Essa exclusividade da responsabilidade impõe um novo patamar de cuidado e cautela às áreas de compliance, riscos e jurídico. As decisões, especialmente aquelas que contrariarem a manifestação registrada pelo cliente, devem ser tomadas com base em análise criteriosa, documentação robusta e alinhamento com a política de governança e apetite de risco institucional.

Conservação da documentação por dez anos

Outro ponto central da Resolução BCB nº 476/2025 é a exigência de manutenção, por no mínimo dez anos, de toda a documentação relativa às consultas ao sistema do Banco Central, incluindo resultados e decisões excepcionais fundamentadas. Esse prazo supera o exigido em boa parte das demais obrigações regulatórias, sinalizando o elevado grau de importância atribuído pelo regulador ao controle e rastreabilidade dessas informações.

As instituições devem garantir que seus sistemas de arquivamento e gestão documental estejam aptos a armazenar, de forma segura e organizada, todos os registros pertinentes. Essa obrigação abrange tanto as consultas rotineiras (incluindo data, horário e resultado) quanto os memorandos, pareceres, aprovações internas e comunicações formais que suportam decisões excepcionais. O acesso a esses documentos deve ser rápido e eficiente, de modo que, em caso de fiscalização, auditoria ou investigação, seja possível apresentar imediatamente todo o histórico relacionado à abertura ou alteração da conta.

Impactos práticos para compliance, auditoria e governança

A Resolução BCB nº 476/2025 exige uma revisão abrangente dos procedimentos internos, com impacto direto sobre os programas de compliance, os processos de onboarding, as políticas de prevenção à lavagem de dinheiro e o papel das áreas de auditoria interna. A atualização das políticas internas deve prever a integração dos sistemas de cadastro ao sistema do Banco Central, a obrigatoriedade da documentação nos casos excepcionais e a clareza dos critérios de decisão.

É fundamental que a área de compliance seja envolvida de forma ativa na análise dos casos que demandem abertura de conta mesmo com restrição registrada, funcionando como uma segunda linha de defesa. A auditoria interna, por sua vez, deve incluir a verificação do cumprimento desses procedimentos em seu plano de auditoria, conferindo não apenas a existência dos registros, mas também sua qualidade e adequação.

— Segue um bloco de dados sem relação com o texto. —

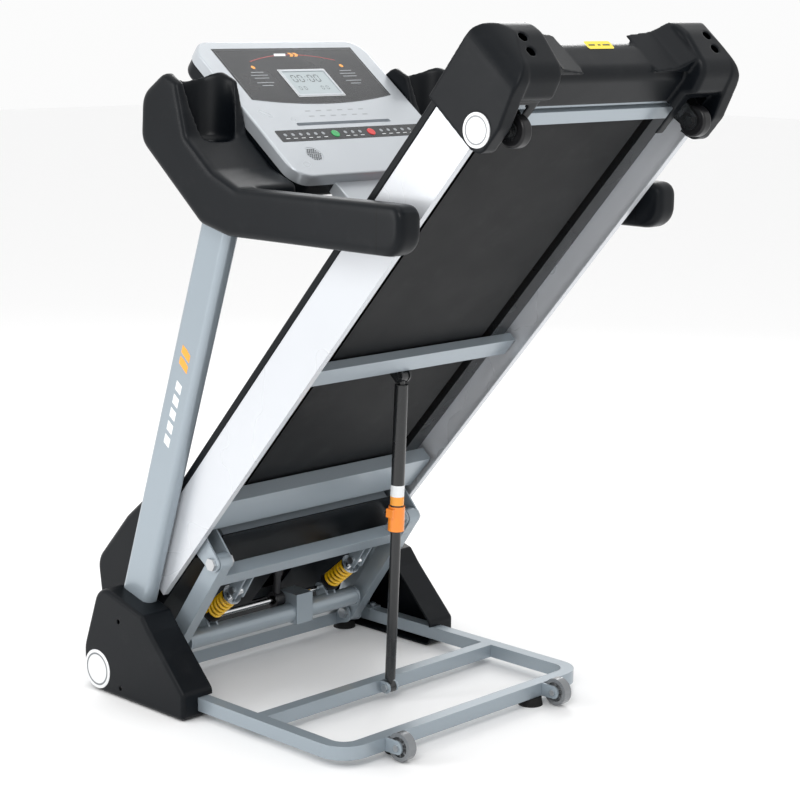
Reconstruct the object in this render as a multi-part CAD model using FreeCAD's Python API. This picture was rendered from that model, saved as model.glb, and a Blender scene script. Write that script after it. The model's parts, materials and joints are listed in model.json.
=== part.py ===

A alta administração e o conselho de administração das instituições também são diretamente afetados. Cabe a eles definir o apetite de risco institucional, estabelecer os níveis de aprovação exigidos para casos excepcionais e garantir que a cultura de responsabilidade e conformidade seja difundida por toda a organização. O envolvimento da liderança é decisivo para que as exigências da nova regulamentação sejam não apenas cumpridas formalmente, mas também assimiladas como parte da cultura organizacional.

Comunicação ao cliente e orientação operacional

Em situações de recusa de abertura ou alteração de conta motivadas exclusivamente pela existência de restrição registrada no sistema do Banco Central, a instituição deve informar claramente o interessado sobre a razão da negativa. Isso reforça a transparência, evita conflitos e possibilita ao cliente tomar as medidas necessárias para, se desejar, remover a restrição diretamente junto ao Banco Central.

O novo regime regulatório impõe um período de adaptação para as instituições, especialmente quanto à integração de sistemas, treinamento de equipes e revisão de processos. As áreas de atendimento precisam estar preparadas para orientar os clientes, enquanto as áreas técnicas devem garantir a conformidade automatizada dos fluxos operacionais.

Considerações finais

A Resolução BCB nº 476/2025 estabelece um novo marco de robustez, transparência e responsabilidade na abertura e alteração de contas de pagamento pré-pagas no Brasil. A exigência de fundamentação documental, a obrigatoriedade de manutenção dos registros por dez anos e a exclusividade da responsabilidade institucional reforçam a cultura de controles internos e compliance. As áreas de risco, compliance, auditoria e alta administração têm papel essencial para assegurar não apenas a conformidade formal, mas também a aderência aos melhores padrões de governança do mercado financeiro.